Now, one last run through. Consider the human form - skin, bone, and flesh. Consider the poor painting - surface, structure, and pigment. The first gives us the ingredients of human figuration, the second gives us the ingredients of abstract figuration. Blended together, these ingredients have yielded great painting. The question is can we get along with half of the recipe? The skin, bones, and flesh that we have given up stand for a lot in terms of pictorial power.

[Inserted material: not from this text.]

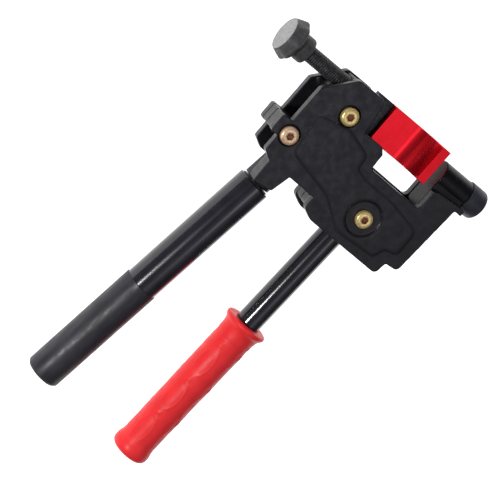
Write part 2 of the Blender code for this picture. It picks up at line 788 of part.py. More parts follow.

The volumetric and spatial contortions that the human figure is capable of articulating in painting are really wonderful. And the range of tactile, painterly sensations that it can carry is also very great. These things are not easy for abstract figuration to replace or to supplant. Abstraction suffers greatly from a diagrammatic, brittle quality. Its links are often stiff and arthritic. Its as though we can feel the pain in the welded joints of abstract sculpture when images of Rodin's flowing, erotic marble limbs drift through our memory. The past may make us think ahead, but it can't make us think ahead without fear.

Sex is no joke. When Picasso left the arid desert of cubism behind, he never looked back. The women of the 20's and 30's, awash in painterly volumetric rendering, left planar analysis and its future of flatness standing on the beach. It's very hard for abstraction or abstract figuration to be sexy, and if it's not sexy, it's not art, everyone knows that.